Ягоду засыпали сахаром и закладывали в огромные бочки. Она не портилась, засахаривалась, и ее потом ели всю зиму. Еще из нее варили компоты, делали варенье, закатывали огромное количество банок
Конечно, в тайгу мы ходили не только за ягодами, но и за грибами. Ходили мы обычно с дедушкой, когда у него было свободное время. Грибов в тайге, естественно, видимо-невидимо. Я брал ведерко, он два больших ведра, и мы уходили в тайгу. «Уходили» – это громко сказано, ведь буквально стоило зайти за последний дом, пройти метров двадцать-тридцать, и ты уже спотыкался о грибы. Брали, разумеется, самые лучшие-, грузди, подосиновики, подберезовики, белые.
Осенняя тайга удивительно щедра на всевозможные встречи: можно было увидеть белку, бурундука, множество птиц. Это было какое-то очень гармоничное сосуществование человека со всем живым. Помню, как однажды мы с дедом нашли такой большой гриб, что он не помещался даже в двадцатилитровое ведро: шляпка у него была слишком велика. Нам было жалко его резать, и мы несли его целым. Это был просто гриб-великан, подберезовик или подосиновик, в котором было веса несколько килограммов. Это, правда, никого в Ерофее Павловиче не удивило: люди жили в природе, которая была фантастически богата.
Все бабушки и дедушки – самые добрые люди на свете. Они всегда покупали конфеты, сладости, одежду, немного баловали меня, наполняя мое детство добром, светом и радостью.
Кроме любви к дедушке я всегда, с самого детства, испытывал гордость за него. Помню его тело, покрытое шрамами, правого бока практически не было: вместо привычной конфигурации тела с правой стороны была какая-то складка, обтянутая кожей в страшных рубцах. Его ноги и руки были изуродованы осколками, а множество их так и осталось в теле.
Он прошел финскую и германскую войны, и я искренне им горжусь как героем, у которого вся грудь была в орденах и медалях. На всю жизнь запомнил его рассказ о том, как он с товарищами в финскую войну оказался в окружении. Он с другом по-пластунски пробирался по недавнему полю боя среди трупов. Лил сильный дождь.
Один финн притворился мертвым, закрывшись плащ-палаткой. И, когда дед проползал мимо него, отбросил плащ-палатку и нанес сильный удар штыком. Дед машинально закрылся рукой, штык пронзил его руку. Финн выдернул из дедовой руки штык и ударил им снова.

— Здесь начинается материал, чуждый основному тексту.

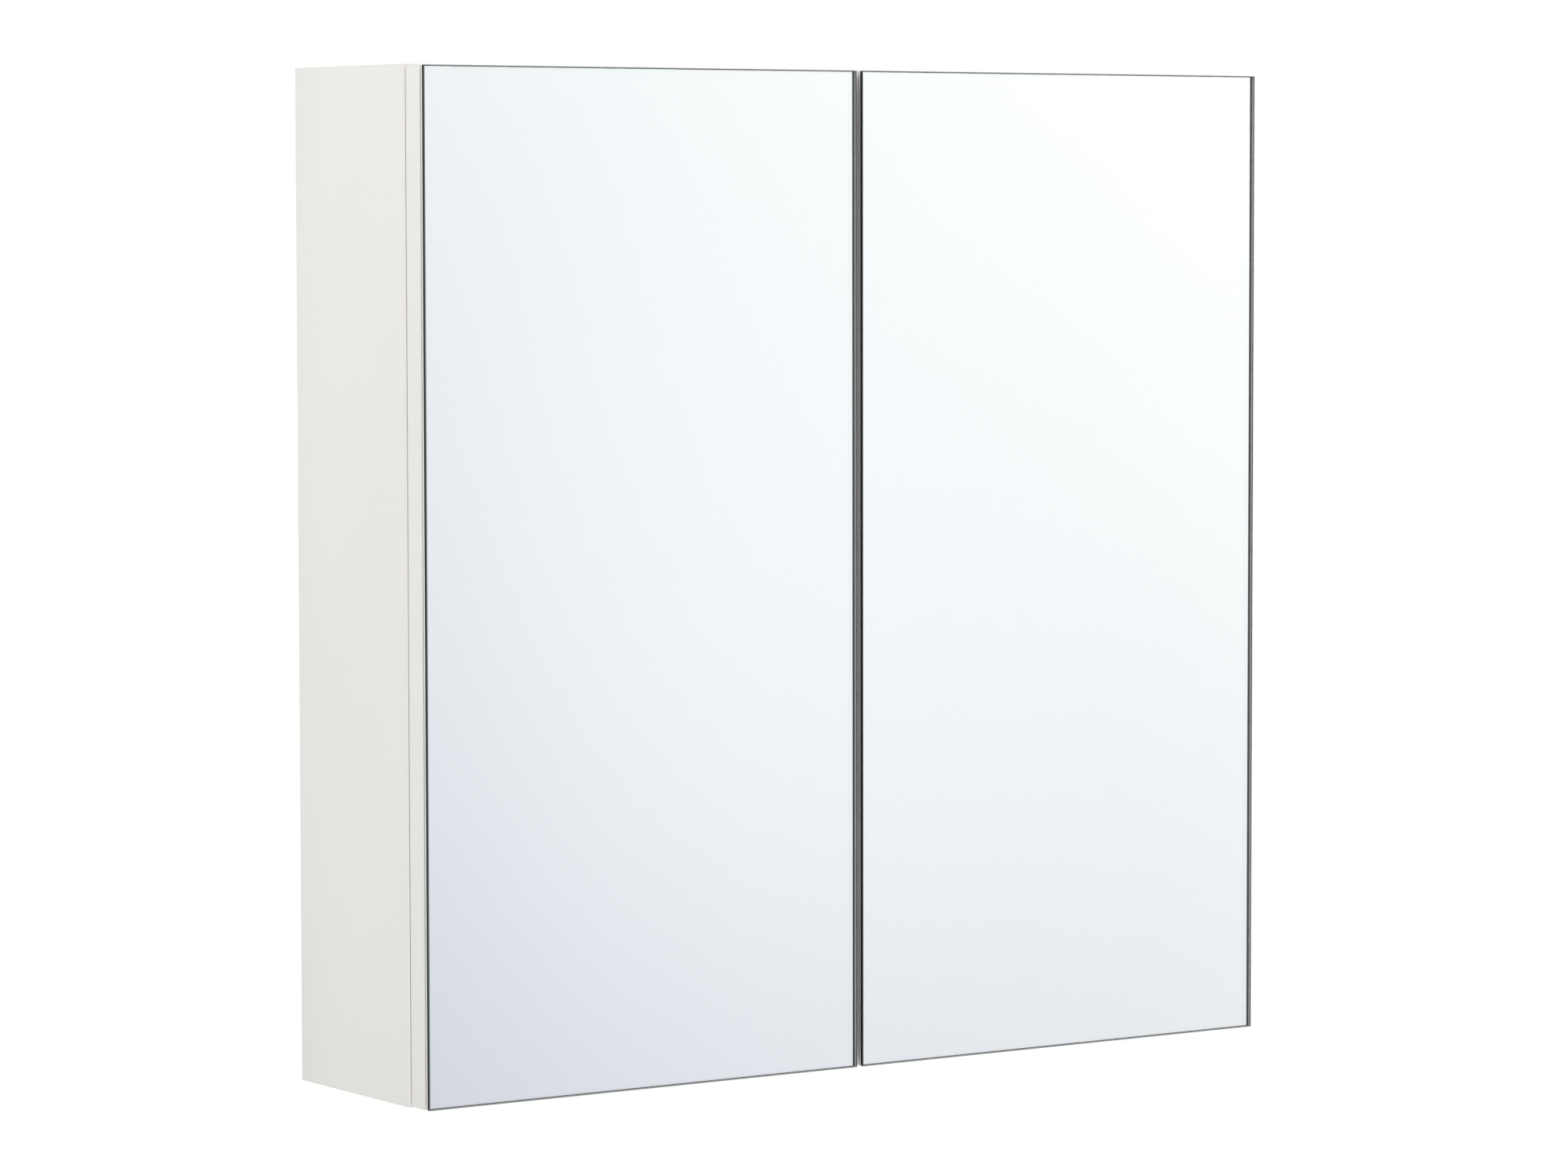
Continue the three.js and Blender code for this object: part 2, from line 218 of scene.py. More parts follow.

Тогда мой дед второй раз заслонился рукой и теперь уже так сжал руку, что враг не смог вырвать свою винтовку со штыком. Здесь подоспел на выручку напарник деда, и они застрелили этого финна, хотя тот и просил о пощаде: война есть война.
Военных историй дед рассказывал очень много. Как-то я его спросил: «А когда тебе было страшнее всего?». Он ответил: «Когда бомбили с самолета. Земля подпрыгивает, ты вжимаешься в воронку, от ужаса волосы шевелятся, начинаешь молиться Богу, даже если прежде в него не верил. За одну бомбежку волосы седеют».

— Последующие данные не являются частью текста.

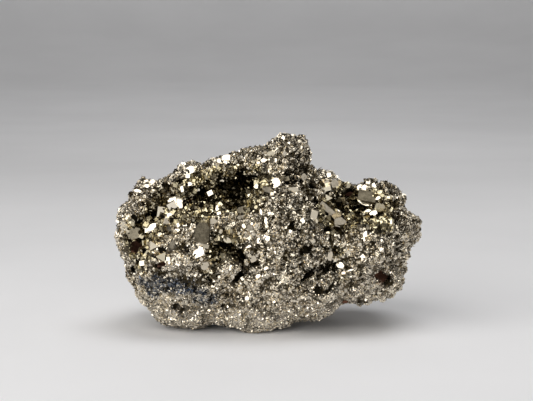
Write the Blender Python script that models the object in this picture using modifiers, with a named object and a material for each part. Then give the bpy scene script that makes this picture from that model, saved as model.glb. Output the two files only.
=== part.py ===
"""A raw lump of pyrite, about 90 mm long, resting on small flat feet.

The lump is one solid: swellings grown into each other, with ledges, cracks, pits and
crystals that stand on its outside. Two hollows in its front are lined by crusts of
larger crystals, which are solids of their own. Metres, +Z up, the front faces -Y, and
the origin is on the ground under the middle of the lump.
"""

import math
import random

import bmesh
import bpy
from mathutils import Euler, Matrix, Vector, noise
from mathutils.bvhtree import BVHTree

MM = 0.001

# Overall sizes in millimetres.
LENGTH = 90.0
DEPTH = 58.0
SKIN = 0.5  # the lump is drawn this much small, to leave room for its finest grains
GAP = 0.45  # the crusts lie this far inside the walls of their hollows
CRUST = 1.1  # thickness of a crust between its crystals
ROOT = 0.35  # the crystals of a crust start this far inside its back
RIM = 0.8  # and stay at least this far inside the lump's outer surface

# How finely the forms are drawn.
LUMP_VOXEL = 1.3
LUMP_TRIANGLES = 2000
HOLLOW_VOXEL = 1.2
HOLLOW_TRIANGLES = {"left": 240, "right": 150, "pocket": 100}
SMOOTHING = 0.5
SMOOTHING_ROUNDS = 2
RELIEF_MIDDLE = 0.45  # the cell distance at which the relief neither rises nor sinks
OCTAHEDRON_RADIUS = 0.62  # of a crystal's size, so that it's about as big as a cube
TRIES = 30  # places tried for every crystal that is scattered

# Swellings of the lump: name, centre and half-axes in millimetres.
SWELLINGS = {
    "left_core": ((-17.0, 1.0, 23.5), (25.0, 24.0, 20.0)),
    "right_core": ((17.0, 2.0, 24.5), (23.0, 23.0, 17.0)),
    "belly": ((3.5, -12.5, 24.0), (16.0, 15.5, 20.0)),
    "left_shelf": ((-20.0, -12.0, 20.0), (18.0, 14.5, 14.0)),
    "left_end": ((-36.0, -3.0, 25.0), (8.0, 14.0, 14.0)),
    "left_cheek": ((-30.5, -8.0, 15.5), (8.5, 11.0, 11.5)),
    "left_top": ((-34.5, -7.0, 37.0), (6.0, 8.0, 6.5)),
    "second_top": ((-22.8, -6.0, 42.2), (7.0, 9.0, 6.5)),
    "third_top": ((-11.5, -5.0, 44.0), (7.0, 9.0, 6.5)),
    "upper_middle": ((-3.0, -5.0, 46.0), (6.0, 8.0, 6.0)),
    "summit": ((5.5, -3.0, 46.8), (7.6, 9.5, 9.0)),
    "summit_shoulder": ((9.5, -9.0, 38.0), (6.5, 9.0, 8.0)),
    "right_middle": ((18.5, -4.0, 39.0), (6.0, 8.5, 6.5)),
    "right_top": ((32.5, -2.0, 36.0), (8.0, 10.0, 6.5)),
    "right_edge": ((38.5, -3.0, 29.0), (6.5, 11.0, 7.0)),
    "right_belly": ((28.0, -10.0, 24.0), (11.0, 13.0, 12.0)),
    "right_low": ((31.0, -5.0, 16.5), (9.0, 13.0, 9.5)),
    "right_keel": ((12.5, -9.0, 10.6), (9.5, 11.5, 9.0)),
    "right_bridge": ((24.0, -4.0, 14.5), (9.0, 12.0, 8.5)),
    "middle_keel": ((-3.0, -10.5, 6.6), (13.0, 9.5, 8.0)),
    "left_keel": ((-22.5, -7.0, 7.9), (11.0, 11.5, 9.4)),
    "back_core": ((-2.0, 11.0, 17.5), (27.0, 14.0, 15.0)),
    "back_keel": ((8.0, 13.0, 7.4), (12.0, 10.0, 9.0)),
    "back_left_keel": ((-15.0, 12.0, 8.6), (12.0, 9.5, 10.0)),
    "back_hump": ((-4.0, 14.5, 33.0), (14.0, 13.0, 13.0)),
    "back_left": ((-24.0, 12.5, 30.0), (11.0, 12.0, 11.0)),
    "back_left_low": ((-29.0, 11.0, 18.0), (10.0, 11.0, 10.0)),
    "back_right": ((19.0, 15.5, 29.0), (11.0, 12.0, 11.0)),
    "back_right_low": ((27.0, 10.0, 19.0), (12.0, 13.0, 10.5)),
    "back_ledge": ((4.0, 21.0, 20.0), (10.0, 7.5, 6.0)),
    "small_lump": ((-10.5, -23.0, 21.0), (4.2, 4.5, 4.0)),
    "low_lump": ((14.0, -19.5, 14.0), (7.0, 6.0, 5.5)),
}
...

Мой дед был абсолютно честным человеком. Работая директором пекарни, он никогда не мог принести домой буханку хлеба, хотя служащие воровали их десятками, кормили ими скот. Мой брат Валентин перенял от него эту невероятную щепетильность.
Хотя во время революции 1917 года расстреляли всю семью деда (его отец был известным в Воронеже фабрикантом и купцом), он стал поклонником коммунистической идеи и фанатичным руководителем предприятия.

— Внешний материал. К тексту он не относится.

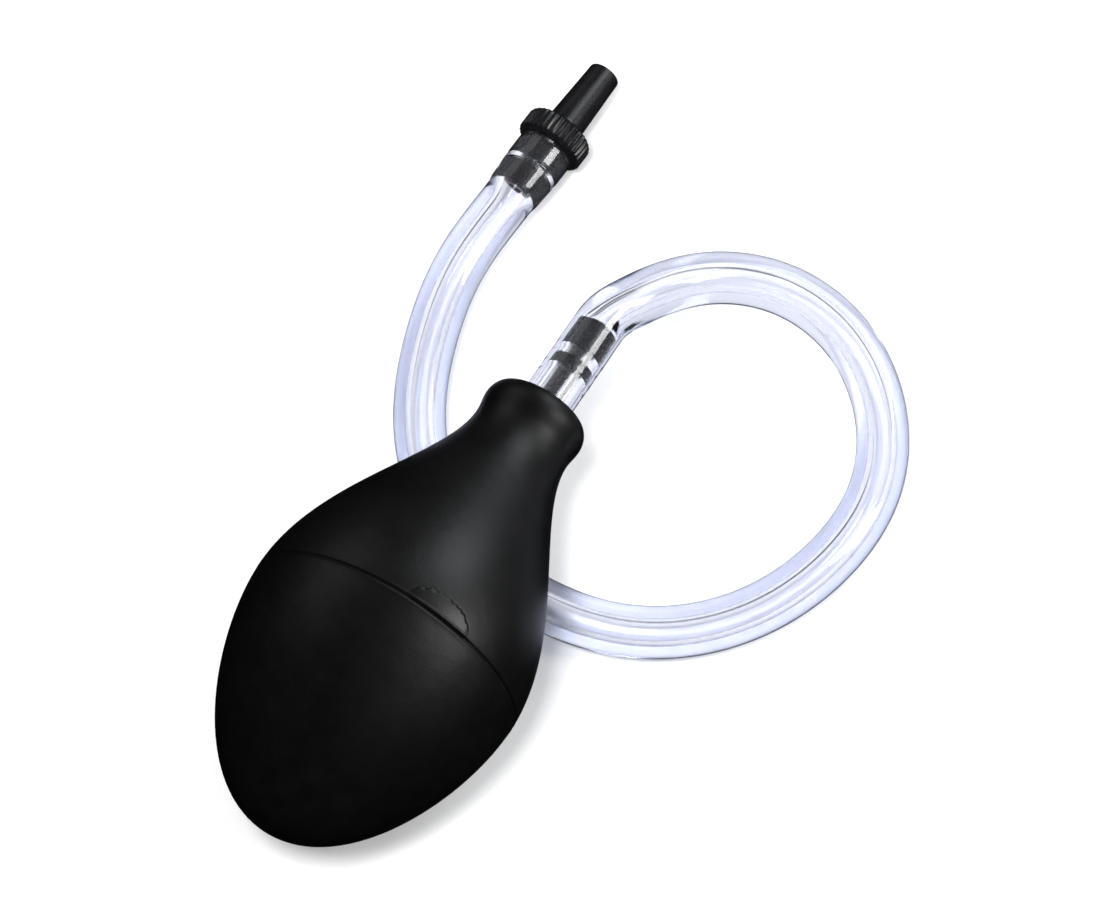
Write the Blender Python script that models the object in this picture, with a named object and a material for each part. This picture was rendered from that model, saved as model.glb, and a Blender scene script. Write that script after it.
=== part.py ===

Дед всегда очень уважительно относился к власти, с гордостью носил медали с профилем Сталина, «За отвагу» и никогда не ругал ни коммунистов, ни Сталина, ни время. Действительно, удивительный был человек
Мое детство предстает в памяти, как цепочка ярких вспышек воспоминаний и впечатлений, отдельных фрагментов, которые, конечно же, не складываются в непрерывный кинофильм.
Одним из ярчайших эпизодов, запомнившихся на всю жизнь, стал переезд из Ерофея Павловича в город Тольятти. Из доброго, семейного поселка, затерянного в бескрайней тайге, я переселился в индустриальный город. В то время это была огромная стройплощадка, по которой ползали бульдозеры, тянулись грузовики со щебенкой, плитами. Ночь озарялась огнями электросварки. Из патриархального Берендеева царства я шестилетним мальчишкой попал в промышленный вертеп.
Я был всегда очень любознательным, меня интересовало буквально все. Особенно я любил мастерить что-то своими руками. Отец мой -мастер на все руки: классный столяр, слесарь, токарь, сварщик, электрик. Он всю жизнь все в доме делает сам: мебель, люстры, сам строит, сам сваривает, сам месит бетон в бетономешалке, сделанной по собственному проекту.